Abstract

The study investigates the effect of working capital management on economic growth and development, with emphasis from listed conglomerates firms in Nigeria. Four objectives were employed with coverage of a ten-year period spanning from 2011 to 2020. Secondary data were used in the study with total population based on five (5) conglomerate firms listed on Nigerian Stock Exchange. The tests of the four null hypotheses were carried out using spearman rank correlation analysis and also employed panel least square (POLS) regression analysis. The result of the analyses revealed the following: Cash conversion cycle (Random effect = -0.03 (0.002)) has a negative significant influence on firm profitability. Inventory period (Random effect = 0.02 (0.262) has a positive insignificant influence on firm profitability. Current ratio (Random effect = 15.55 (0.002) also has positive but significant influence on firm profitability.

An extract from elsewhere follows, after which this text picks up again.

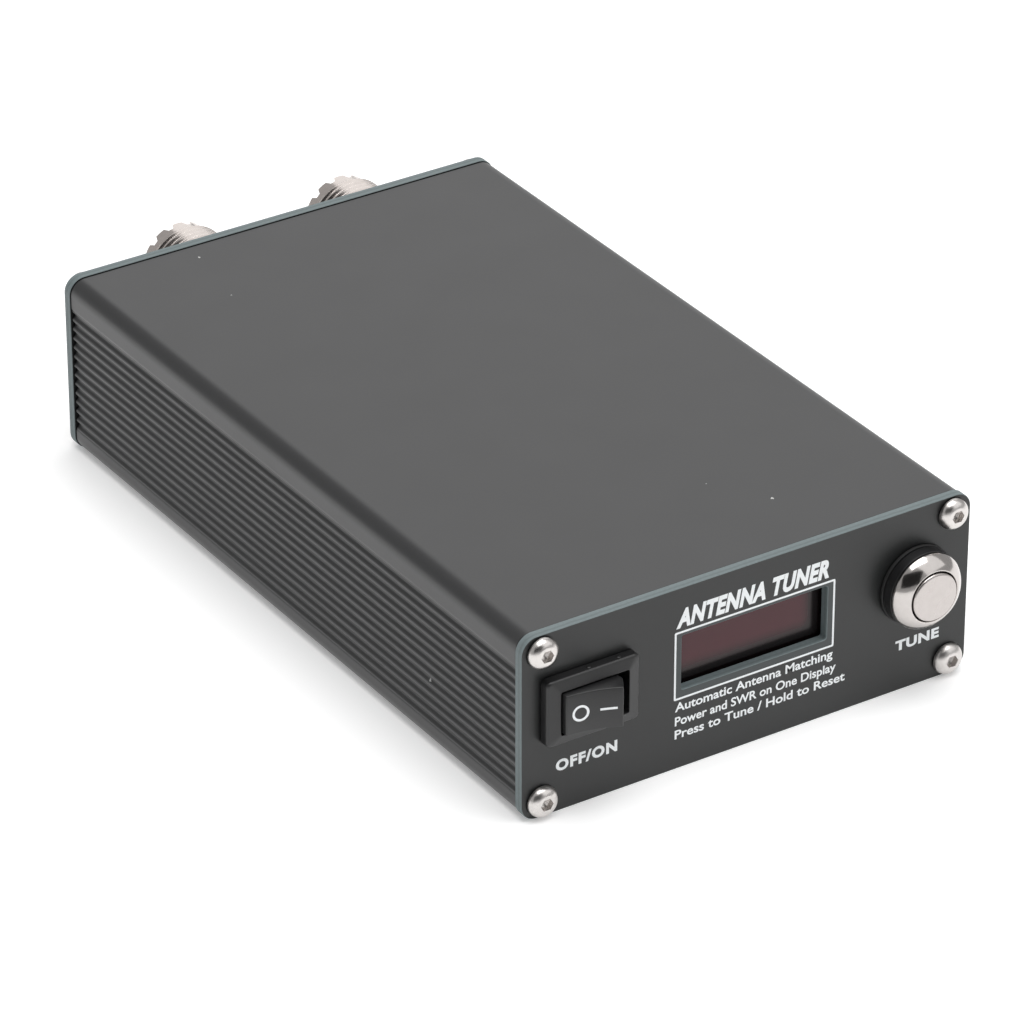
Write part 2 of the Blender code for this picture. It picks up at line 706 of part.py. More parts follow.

Quick ratio (Random effect = -12.45 (0.035) has a negative significant influence on firm profitability. The study concludes that cash conversion cycle and quick ratio tend to decrease firm profitability while we provide evidence that current ratio improves firm profitability. The study recommends, among others, that Management of these conglomerates companies should advocate for policies that will enhance swift conversion of inventory to cash to improve firm profitability for economic growth and development in Nigeria.